Red Cross volunteers buried victims alive
MUHANGA — Details about the 1994 killings at the Kabgayi Catholic Diocese in Muhanga district have finally been officially released.
The report was officially presented to Domitillle Mukantaganzwa, the Executive Secretary of the National Gacaca jurisdiction on Tuesday February 10, at the Muhanga cultural centre.
This development comes years after outcry from Kabgayi genocide survivors who were asking the Gacaca courts to investigate the killings and bring to book people responsible.
The report was compiled by a team of 18 Gacaca judges from former Gitarama Province - who since October 2008 collected various testimonies from Kabgayi survivors countrywide.
According to the report, more than 64,000 Rwandans, seeking refuge fell at Kabgayi Diocese grounds, during the Genocide.
A total of 458 cases (in category 1 and 2) are set for trial, and at least 328 judges have been lined up to commence the trials this month.
The judges, who were present during the release of the report, said that this information is an answer to survivor’s persistent quest for justice to be done.
Ildésbald Ruzigana, who led the Judges, said that the testimonies indicate that most of the killings were planned by government officials, some religious leaders and residents of Ngororero and Kibuye.
Some of the officials cited in the report, according to Ruzigana, include Jean Kambanda, Bishop Thaddeus Nsenginyumva and Fr. Rukundo.

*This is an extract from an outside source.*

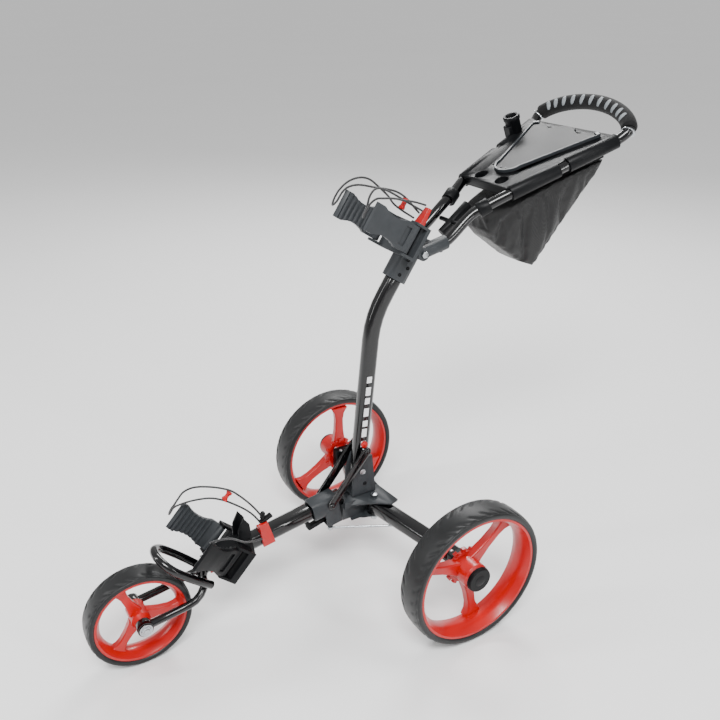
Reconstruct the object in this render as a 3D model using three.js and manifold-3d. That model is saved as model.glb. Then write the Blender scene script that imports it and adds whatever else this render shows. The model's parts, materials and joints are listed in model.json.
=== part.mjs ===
// Three-wheel golf push cart: one-click folding frame, bag cradles, console and accessory bag.
// Millimetres, +Z up. While it is built, x = 0 is the rear axle, -X is the travel direction and
// +Y is the cart's right. The finished group is moved so that its origin is under its box's middle.
import * as THREE from "three";
import { ConvexGeometry } from "three/addons/geometries/ConvexGeometry.js";
import { mergeVertices } from "three/addons/utils/BufferGeometryUtils.js";
import Module from "manifold-3d";

const wasm = await Module();
wasm.setup();

// ---- Driving dimensions
const GAP = 0.4; // between pieces that touch
const PLAY = 1; // around pieces that move
const WHEELBASE = 575;
const TRACK = 540;
const REAR_DIAMETER = 295;
const REAR_WIDTH = 60;
const FRONT_DIAMETER = 200;
const FRONT_WIDTH = 50;
const TYRE_DEPTH = 16;
const FRONT_TYRE_DEPTH = 13;
const TUBE_WIDTH = 32;
const TUBE_HEIGHT = 28;
const TUBE_CORNER = 7;
const HUB_AHEAD = 93;
const HUB_RISE = 74;
const PIVOT_RISE = 46.5;
const CROWN_BEHIND = 129;
const CROWN_RISE = 40;
const FORK_HALF = 38;
const FORK_TUBE = 8;
const MAST_DEPTH = 31;
const MAST_WIDTH = 24;
const MAST_LOWER = 284;
const MAST_BEND = 92;
const MAST_UPPER = 78;
const MAST_LEAN = 5.8;
const BAG_LEAN = 33;
const LOWER_BAG_LEAN = 43;
const LOWER_ARM_SPREAD = 18;
const COLLAR_NEAR = 58;
const COLLAR_LENGTH = 58;
const ARM_PIVOT_AHEAD = 72;
const ARM_PIVOT_HALF = 31;
const ARM_PIVOT_Z = 42.5; // above the rear axle
const ARM_WIDTH = 36;
const ARM_HEIGHT = 25;
const ARM_END_GAP = 20; // between the arm's end and the wheel's inner face
const STRUT_HALF = 24;
const STRUT_PLATE = 5;
const ROD_HALF = 86; // how far out the rods reach the arms
const HANDLE_TUBE = 10.5;
const GRIP_RADIUS = 15;
const CONSOLE_SLOPE = 21.7;
const CONSOLE_LENGTH = 232;
const CONSOLE_LOW_HALF = 71;
const CONSOLE_HIGH_HALF = 118;
const CONSOLE_DEPTH = 34;
const WALL = 3;
const CORD = 4;
const UPPER_ARM_LENGTH = 104;
const UPPER_ARM_TALL = 54;
const LOWER_ARM_LENGTH = 94;
const LOWER_ARM_TALL = 58;
const AXLE_RADIUS = 6;

const radians = THREE.MathUtils.degToRad;
const v = (x, y, z) => new THREE.Vector3(x, y, z);
const SIDES = [["left", -1], ["right", 1]];

// ---- Materials
const paint = (color, roughness, metalness = 0) =>
  new THREE.MeshStandardMaterial({ color, roughness, metalness });
const blackTube = paint(0x0b0b0c, 0.15, 0.2);
const redPlastic = paint(0xff2d2d, 0.35);
const grayPlastic = paint(0x5c6166, 0.5);
const darkPlastic = paint(0x232426, 0.55);
const rubber = paint(0x2a2b2c, 0.75);
const foam = paint(0x141414, 0.9);
const steel = paint(0xb8bcc0, 0.3, 1);
const nylon = paint(0x121214, 0.7);
const cordBlack = paint(0x1a1a1a, 0.8);

// ---- Solids
function toSolid(geometry) {
  const bare = geometry.clone();
  bare.deleteAttribute("normal");
  bare.deleteAttribute("uv");
  const merged = mergeVertices(bare, 1e-4);
  return new wasm.Manifold(
    new wasm.Mesh({
      numProp: 3,
      vertProperties: new Float32Array(merged.attributes.position.array),
      triVerts: new Uint32Array(merged.index.array),
    }),
  );
}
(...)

Others cited in the report were working as Red Cross volunteers who allegedly buried victims alive.
Ruzigana, noted that some areas in the districts of Ruhango, Kamonyi and Nyanza didn’t provide sufficient information on the killings and residents there were reluctant to volunteer information despite briefing them earlier.

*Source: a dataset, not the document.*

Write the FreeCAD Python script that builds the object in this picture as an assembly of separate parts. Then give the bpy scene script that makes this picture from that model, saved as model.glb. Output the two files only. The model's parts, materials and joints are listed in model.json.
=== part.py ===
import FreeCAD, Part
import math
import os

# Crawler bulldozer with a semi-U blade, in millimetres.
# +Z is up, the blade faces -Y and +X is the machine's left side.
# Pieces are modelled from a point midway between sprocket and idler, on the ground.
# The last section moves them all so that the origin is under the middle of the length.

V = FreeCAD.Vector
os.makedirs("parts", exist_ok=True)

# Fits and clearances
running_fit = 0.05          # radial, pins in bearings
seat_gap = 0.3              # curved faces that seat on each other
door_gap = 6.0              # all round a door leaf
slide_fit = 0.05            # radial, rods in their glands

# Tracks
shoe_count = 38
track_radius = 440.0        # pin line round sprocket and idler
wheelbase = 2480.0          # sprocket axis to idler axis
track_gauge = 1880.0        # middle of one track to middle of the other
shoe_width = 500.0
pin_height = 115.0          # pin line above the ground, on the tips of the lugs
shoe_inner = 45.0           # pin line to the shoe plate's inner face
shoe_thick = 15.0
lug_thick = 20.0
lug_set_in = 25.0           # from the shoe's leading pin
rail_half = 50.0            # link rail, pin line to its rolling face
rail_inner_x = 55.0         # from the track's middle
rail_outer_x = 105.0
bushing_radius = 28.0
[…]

Details of the killings in the Catholic stronghold have been mysterious for the past 14 years and nobody including the Catholic Church had claimed responsibility.
Only the Bishop Smaragade Mbonyintege of Kabgayi, had previously promised cooperation in the process of collecting information.
Last year, Dr. Théoneste Niyitegeka, a former presidential aspirant in 2003, was sentenced to 15 years of imprisonment by the Gacaca Appeal Court of Gihuma, for discharging patients before they fully recovered who were later killed by Interahamwe militia-who had camped at Kabgayi.